Provided entries ::
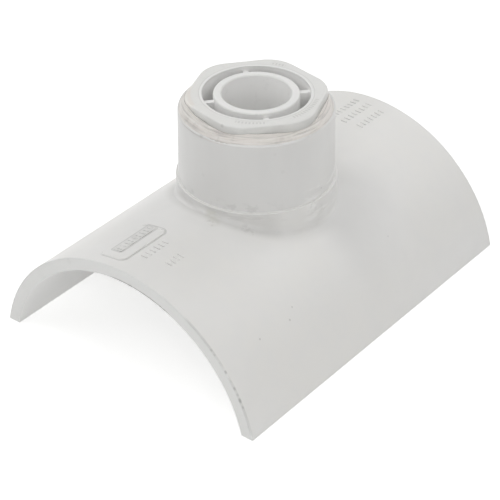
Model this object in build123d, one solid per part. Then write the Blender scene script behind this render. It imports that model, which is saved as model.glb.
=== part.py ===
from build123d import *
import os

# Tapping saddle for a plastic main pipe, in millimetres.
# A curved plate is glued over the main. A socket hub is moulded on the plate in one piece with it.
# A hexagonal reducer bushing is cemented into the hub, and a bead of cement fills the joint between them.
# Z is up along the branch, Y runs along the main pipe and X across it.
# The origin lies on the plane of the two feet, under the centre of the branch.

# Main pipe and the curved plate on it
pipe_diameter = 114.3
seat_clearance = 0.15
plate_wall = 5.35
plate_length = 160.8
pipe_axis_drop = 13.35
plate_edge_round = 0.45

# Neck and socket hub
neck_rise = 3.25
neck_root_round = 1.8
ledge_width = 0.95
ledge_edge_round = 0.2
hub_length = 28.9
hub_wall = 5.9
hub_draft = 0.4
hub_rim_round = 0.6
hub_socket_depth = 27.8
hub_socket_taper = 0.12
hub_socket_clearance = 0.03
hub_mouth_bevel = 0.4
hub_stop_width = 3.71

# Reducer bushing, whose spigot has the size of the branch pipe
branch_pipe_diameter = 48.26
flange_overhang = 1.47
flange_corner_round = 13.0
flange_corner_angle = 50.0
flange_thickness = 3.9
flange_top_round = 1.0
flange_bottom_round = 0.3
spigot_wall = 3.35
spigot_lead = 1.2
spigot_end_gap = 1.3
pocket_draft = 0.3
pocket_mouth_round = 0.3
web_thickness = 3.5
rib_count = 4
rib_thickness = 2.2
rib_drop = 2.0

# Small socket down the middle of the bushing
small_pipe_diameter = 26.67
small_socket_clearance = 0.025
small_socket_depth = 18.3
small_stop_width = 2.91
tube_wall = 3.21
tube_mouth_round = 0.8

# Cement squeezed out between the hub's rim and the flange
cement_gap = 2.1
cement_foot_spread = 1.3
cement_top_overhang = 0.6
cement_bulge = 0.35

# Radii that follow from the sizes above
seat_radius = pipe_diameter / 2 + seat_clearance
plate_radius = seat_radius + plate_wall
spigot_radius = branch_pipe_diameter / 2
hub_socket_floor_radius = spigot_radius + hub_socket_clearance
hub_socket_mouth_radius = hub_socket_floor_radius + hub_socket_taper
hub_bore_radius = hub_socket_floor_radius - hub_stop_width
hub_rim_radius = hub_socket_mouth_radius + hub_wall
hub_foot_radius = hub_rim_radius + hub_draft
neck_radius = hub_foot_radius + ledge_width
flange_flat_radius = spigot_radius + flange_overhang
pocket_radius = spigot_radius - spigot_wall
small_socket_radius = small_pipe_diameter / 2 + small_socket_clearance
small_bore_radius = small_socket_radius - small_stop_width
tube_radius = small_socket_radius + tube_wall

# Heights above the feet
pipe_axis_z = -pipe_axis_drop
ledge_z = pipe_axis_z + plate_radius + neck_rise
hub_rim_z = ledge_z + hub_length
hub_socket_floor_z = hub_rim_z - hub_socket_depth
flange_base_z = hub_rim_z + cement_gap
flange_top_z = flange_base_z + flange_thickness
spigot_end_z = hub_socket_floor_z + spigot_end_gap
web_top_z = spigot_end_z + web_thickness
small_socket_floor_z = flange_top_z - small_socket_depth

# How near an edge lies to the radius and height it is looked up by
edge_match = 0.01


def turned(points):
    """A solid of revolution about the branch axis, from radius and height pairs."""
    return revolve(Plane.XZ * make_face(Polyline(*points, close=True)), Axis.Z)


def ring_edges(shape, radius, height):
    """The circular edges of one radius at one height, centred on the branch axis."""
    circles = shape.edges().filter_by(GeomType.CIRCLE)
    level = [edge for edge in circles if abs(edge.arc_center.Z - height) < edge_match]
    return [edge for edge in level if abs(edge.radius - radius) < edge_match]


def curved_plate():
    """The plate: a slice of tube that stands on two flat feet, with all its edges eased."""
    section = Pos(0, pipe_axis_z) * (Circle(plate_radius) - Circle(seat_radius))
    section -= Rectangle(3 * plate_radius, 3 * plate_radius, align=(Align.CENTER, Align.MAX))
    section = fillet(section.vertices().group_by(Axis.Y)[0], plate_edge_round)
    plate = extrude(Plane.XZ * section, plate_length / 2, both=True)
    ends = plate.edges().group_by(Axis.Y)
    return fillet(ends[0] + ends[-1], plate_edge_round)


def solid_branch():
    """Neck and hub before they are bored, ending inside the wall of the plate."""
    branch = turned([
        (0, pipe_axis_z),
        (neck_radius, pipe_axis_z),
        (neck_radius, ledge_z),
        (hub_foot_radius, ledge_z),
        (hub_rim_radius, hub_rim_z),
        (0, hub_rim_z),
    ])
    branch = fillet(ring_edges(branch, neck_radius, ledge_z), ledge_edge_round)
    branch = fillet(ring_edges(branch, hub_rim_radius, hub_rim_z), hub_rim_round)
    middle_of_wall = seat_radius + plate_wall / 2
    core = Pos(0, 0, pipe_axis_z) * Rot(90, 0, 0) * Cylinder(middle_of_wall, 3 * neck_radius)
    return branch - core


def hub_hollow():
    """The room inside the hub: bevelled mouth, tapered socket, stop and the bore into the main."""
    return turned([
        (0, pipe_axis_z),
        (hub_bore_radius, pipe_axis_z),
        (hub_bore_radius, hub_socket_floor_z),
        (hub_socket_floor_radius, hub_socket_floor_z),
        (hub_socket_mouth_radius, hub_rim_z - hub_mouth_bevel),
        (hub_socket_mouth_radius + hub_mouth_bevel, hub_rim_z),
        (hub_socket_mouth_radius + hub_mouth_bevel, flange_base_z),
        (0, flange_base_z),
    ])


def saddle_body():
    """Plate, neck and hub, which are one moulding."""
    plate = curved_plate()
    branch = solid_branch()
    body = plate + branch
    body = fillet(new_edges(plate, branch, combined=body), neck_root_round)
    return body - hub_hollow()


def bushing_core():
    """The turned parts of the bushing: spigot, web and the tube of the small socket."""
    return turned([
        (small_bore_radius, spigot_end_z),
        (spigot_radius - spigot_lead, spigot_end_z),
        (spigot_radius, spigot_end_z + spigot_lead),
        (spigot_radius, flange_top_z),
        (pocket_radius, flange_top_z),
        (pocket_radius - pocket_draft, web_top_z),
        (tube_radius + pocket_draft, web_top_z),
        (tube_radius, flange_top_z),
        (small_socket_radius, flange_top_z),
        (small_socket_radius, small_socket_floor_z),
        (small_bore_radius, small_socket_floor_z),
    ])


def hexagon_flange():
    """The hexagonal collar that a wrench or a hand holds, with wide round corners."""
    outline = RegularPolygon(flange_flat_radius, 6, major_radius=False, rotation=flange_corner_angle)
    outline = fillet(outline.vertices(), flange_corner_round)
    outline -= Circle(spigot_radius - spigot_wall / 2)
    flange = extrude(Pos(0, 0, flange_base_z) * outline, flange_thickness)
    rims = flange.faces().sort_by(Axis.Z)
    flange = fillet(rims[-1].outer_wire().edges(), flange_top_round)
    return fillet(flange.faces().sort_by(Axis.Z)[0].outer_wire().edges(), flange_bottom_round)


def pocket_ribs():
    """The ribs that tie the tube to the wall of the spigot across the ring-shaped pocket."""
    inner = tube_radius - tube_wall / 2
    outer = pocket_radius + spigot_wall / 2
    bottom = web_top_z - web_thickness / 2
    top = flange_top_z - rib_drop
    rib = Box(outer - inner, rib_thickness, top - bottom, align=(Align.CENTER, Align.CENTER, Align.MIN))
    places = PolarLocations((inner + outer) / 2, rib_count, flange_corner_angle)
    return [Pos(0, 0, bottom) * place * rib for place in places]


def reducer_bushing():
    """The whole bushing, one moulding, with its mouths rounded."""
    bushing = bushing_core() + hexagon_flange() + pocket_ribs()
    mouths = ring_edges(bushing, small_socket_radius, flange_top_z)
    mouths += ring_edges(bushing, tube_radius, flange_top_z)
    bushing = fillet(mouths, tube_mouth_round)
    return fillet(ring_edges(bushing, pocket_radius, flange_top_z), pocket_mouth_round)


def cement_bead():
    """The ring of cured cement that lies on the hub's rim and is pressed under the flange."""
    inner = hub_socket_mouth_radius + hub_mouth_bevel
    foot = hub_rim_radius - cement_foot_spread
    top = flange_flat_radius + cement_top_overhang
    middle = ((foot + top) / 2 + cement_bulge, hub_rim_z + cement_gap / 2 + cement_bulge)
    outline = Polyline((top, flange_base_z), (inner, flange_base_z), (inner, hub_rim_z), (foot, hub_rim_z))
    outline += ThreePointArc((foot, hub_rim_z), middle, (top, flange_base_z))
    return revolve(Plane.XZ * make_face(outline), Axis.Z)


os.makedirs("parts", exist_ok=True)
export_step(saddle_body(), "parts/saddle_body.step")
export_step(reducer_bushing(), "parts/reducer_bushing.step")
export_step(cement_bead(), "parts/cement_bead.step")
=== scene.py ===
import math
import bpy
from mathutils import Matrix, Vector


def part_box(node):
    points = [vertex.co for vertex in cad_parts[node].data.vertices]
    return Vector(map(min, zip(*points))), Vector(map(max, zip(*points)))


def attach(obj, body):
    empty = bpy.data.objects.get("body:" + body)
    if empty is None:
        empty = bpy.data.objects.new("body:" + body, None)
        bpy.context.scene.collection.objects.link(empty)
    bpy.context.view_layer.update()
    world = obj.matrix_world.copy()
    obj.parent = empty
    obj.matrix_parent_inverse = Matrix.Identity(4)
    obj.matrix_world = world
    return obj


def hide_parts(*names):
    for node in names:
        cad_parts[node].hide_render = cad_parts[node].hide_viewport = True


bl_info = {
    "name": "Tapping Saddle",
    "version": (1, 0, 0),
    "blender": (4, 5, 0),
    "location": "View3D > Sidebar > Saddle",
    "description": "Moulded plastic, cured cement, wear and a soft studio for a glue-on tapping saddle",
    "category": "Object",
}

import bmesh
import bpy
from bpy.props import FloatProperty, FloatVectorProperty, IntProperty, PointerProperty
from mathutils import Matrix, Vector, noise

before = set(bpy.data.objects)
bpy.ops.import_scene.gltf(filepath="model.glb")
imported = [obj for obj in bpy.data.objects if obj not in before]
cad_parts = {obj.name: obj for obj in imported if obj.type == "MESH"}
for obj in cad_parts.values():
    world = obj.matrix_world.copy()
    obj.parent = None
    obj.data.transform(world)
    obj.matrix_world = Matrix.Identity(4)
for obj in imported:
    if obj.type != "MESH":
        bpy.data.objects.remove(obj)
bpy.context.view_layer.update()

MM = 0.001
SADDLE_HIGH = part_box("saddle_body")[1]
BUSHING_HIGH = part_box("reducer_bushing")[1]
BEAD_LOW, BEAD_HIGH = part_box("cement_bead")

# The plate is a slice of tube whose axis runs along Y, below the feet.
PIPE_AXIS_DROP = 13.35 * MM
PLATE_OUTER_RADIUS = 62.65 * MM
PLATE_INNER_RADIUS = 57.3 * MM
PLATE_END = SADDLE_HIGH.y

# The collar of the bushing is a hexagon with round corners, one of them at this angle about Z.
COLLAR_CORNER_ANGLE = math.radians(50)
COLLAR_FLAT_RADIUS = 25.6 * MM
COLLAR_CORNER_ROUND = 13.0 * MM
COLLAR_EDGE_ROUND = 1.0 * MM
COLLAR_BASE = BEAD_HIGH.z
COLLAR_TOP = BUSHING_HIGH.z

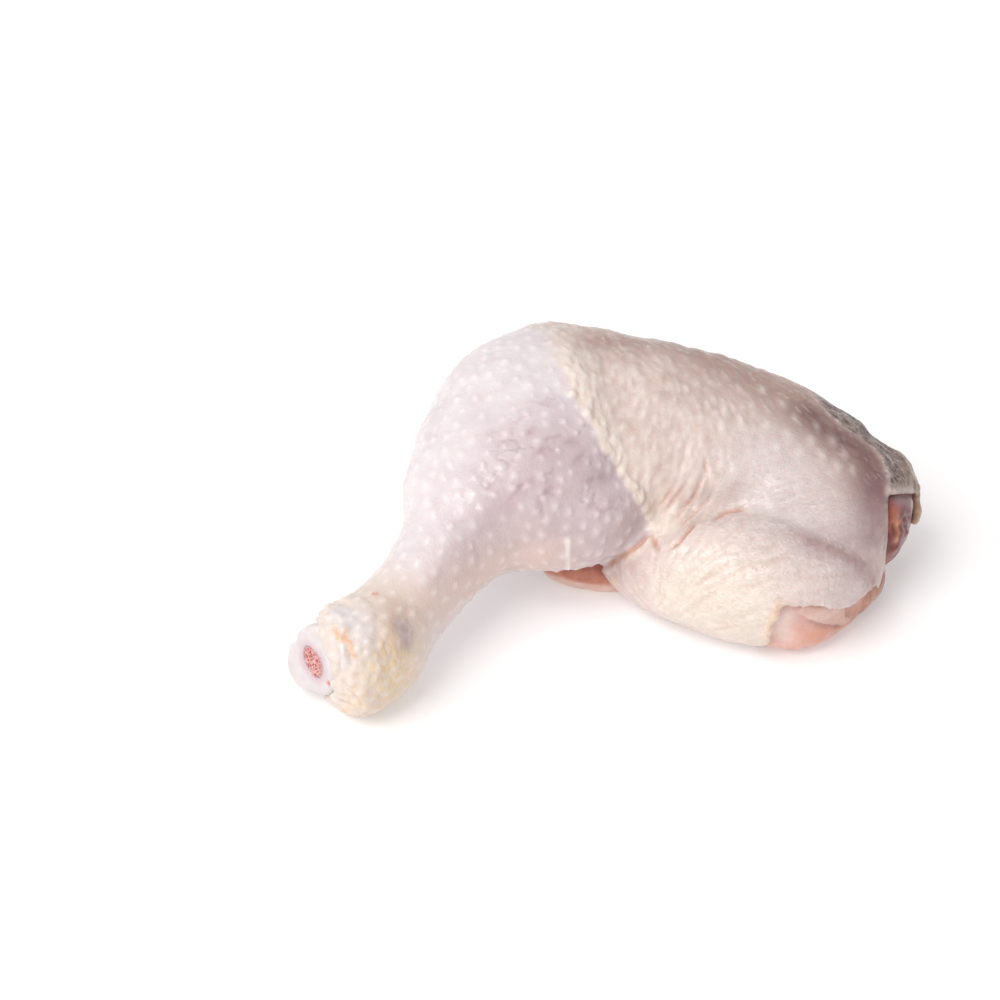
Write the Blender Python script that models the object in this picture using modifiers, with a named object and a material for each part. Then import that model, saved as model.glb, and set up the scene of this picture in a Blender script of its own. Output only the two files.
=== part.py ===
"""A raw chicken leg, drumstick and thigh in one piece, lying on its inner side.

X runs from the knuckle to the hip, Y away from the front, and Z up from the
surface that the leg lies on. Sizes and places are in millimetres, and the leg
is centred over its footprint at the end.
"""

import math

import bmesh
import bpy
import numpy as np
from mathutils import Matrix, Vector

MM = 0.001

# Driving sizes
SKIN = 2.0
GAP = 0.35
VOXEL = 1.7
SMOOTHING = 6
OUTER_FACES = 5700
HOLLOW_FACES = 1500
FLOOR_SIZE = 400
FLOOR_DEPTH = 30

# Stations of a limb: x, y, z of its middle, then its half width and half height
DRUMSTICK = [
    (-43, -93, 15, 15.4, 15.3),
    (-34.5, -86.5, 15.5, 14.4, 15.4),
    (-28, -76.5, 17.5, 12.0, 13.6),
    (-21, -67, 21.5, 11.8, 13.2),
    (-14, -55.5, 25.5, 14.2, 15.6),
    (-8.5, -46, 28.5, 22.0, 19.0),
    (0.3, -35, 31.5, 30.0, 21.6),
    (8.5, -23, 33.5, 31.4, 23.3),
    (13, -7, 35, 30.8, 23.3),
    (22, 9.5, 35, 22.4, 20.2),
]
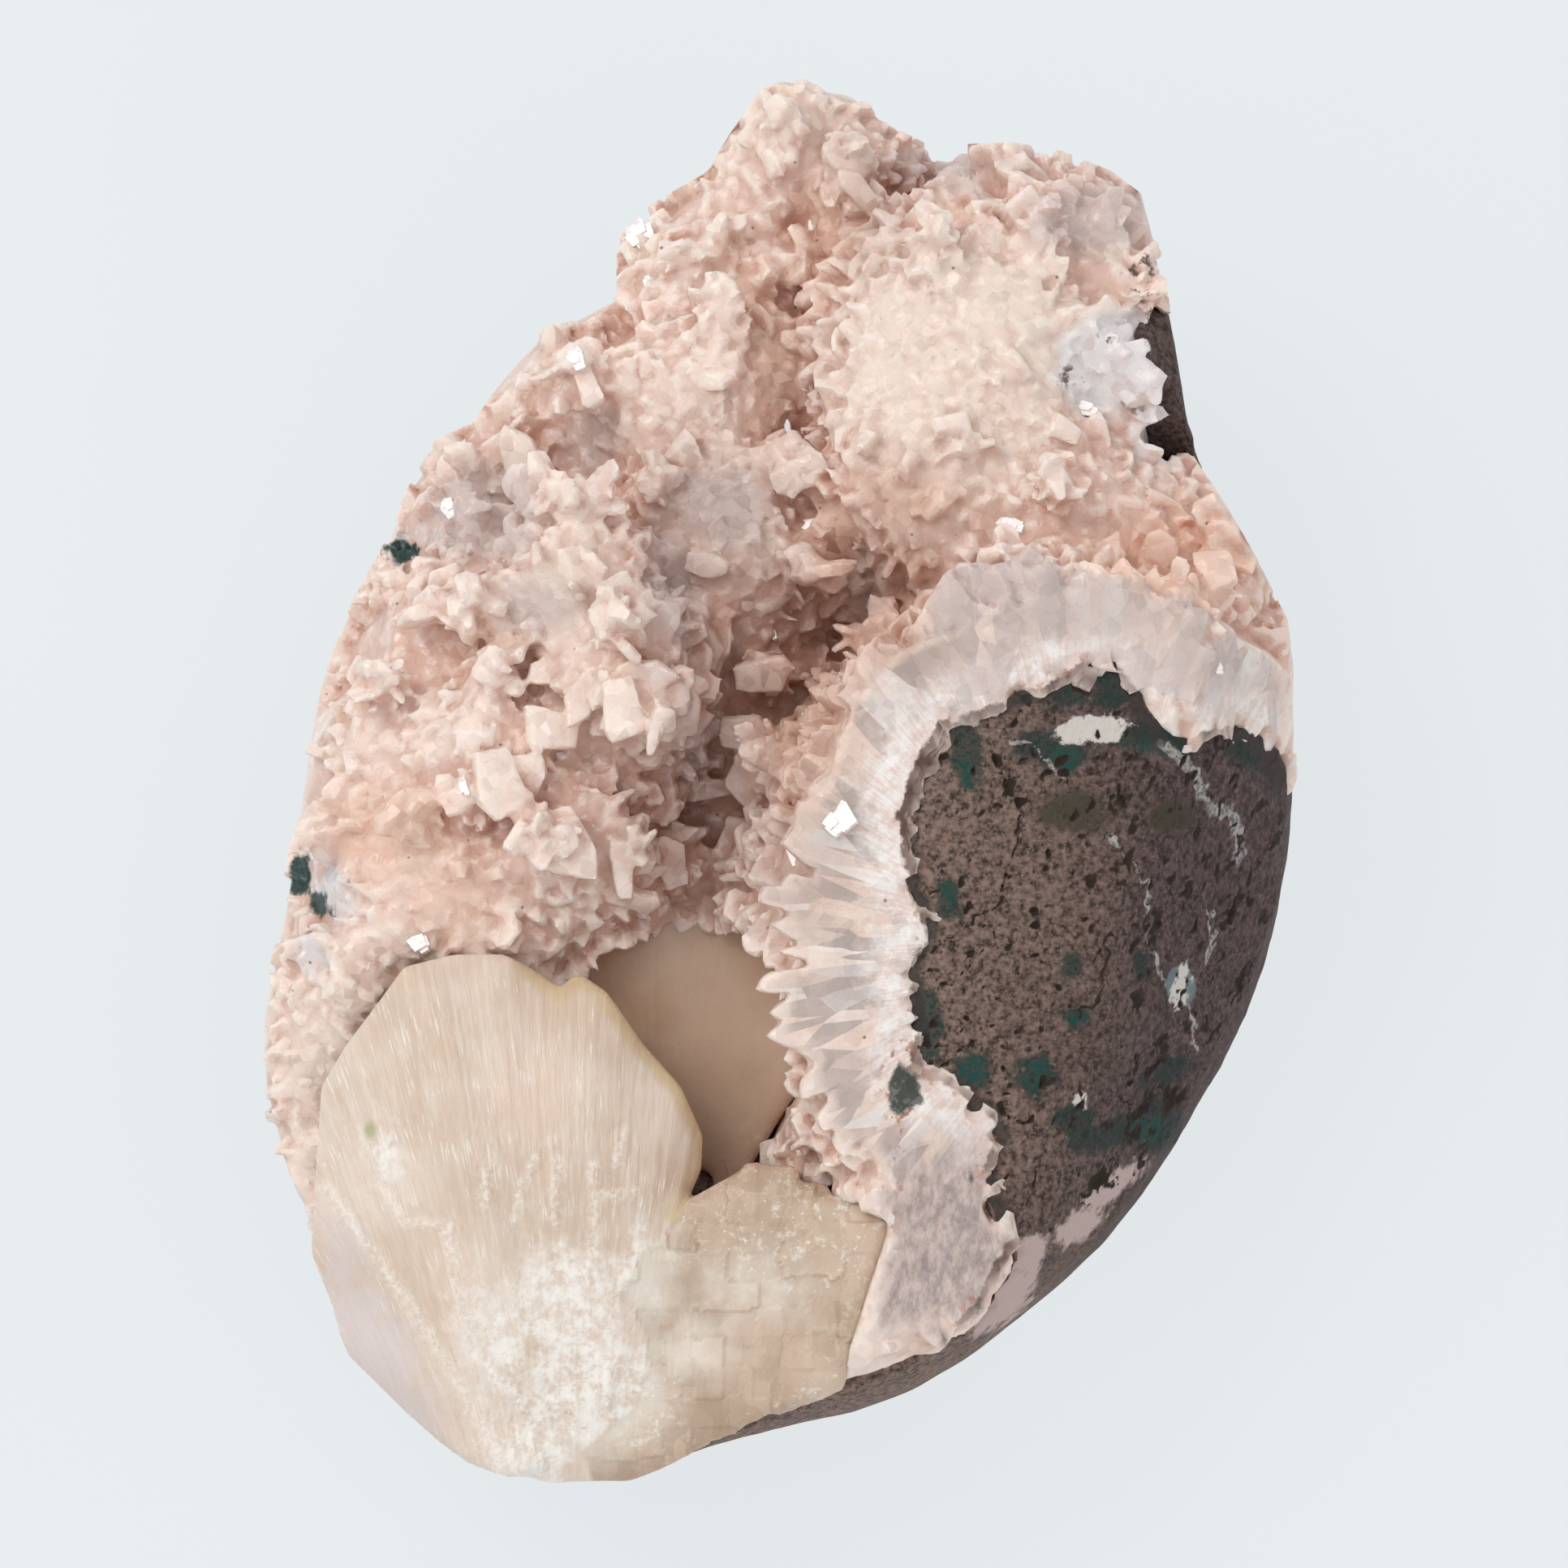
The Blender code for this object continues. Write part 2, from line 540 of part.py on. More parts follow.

What is needed :: Take exactly the lines from the one containing "return revolve(Plane.XZ * make_face(outline), Axis.Z)" through the one containing "for node in" in the data above, and output them with nothing added.

Written answer ::
    return revolve(Plane.XZ * make_face(outline), Axis.Z)


os.makedirs("parts", exist_ok=True)
export_step(saddle_body(), "parts/saddle_body.step")
export_step(reducer_bushing(), "parts/reducer_bushing.step")
export_step(cement_bead(), "parts/cement_bead.step")
=== scene.py ===
import math
import bpy
from mathutils import Matrix, Vector


def part_box(node):
    points = [vertex.co for vertex in cad_parts[node].data.vertices]
    return Vector(map(min, zip(*points))), Vector(map(max, zip(*points)))


def attach(obj, body):
    empty = bpy.data.objects.get("body:" + body)
    if empty is None:
        empty = bpy.data.objects.new("body:" + body, None)
        bpy.context.scene.collection.objects.link(empty)
    bpy.context.view_layer.update()
    world = obj.matrix_world.copy()
    obj.parent = empty
    obj.matrix_parent_inverse = Matrix.Identity(4)
    obj.matrix_world = world
    return obj


def hide_parts(*names):
    for node in names:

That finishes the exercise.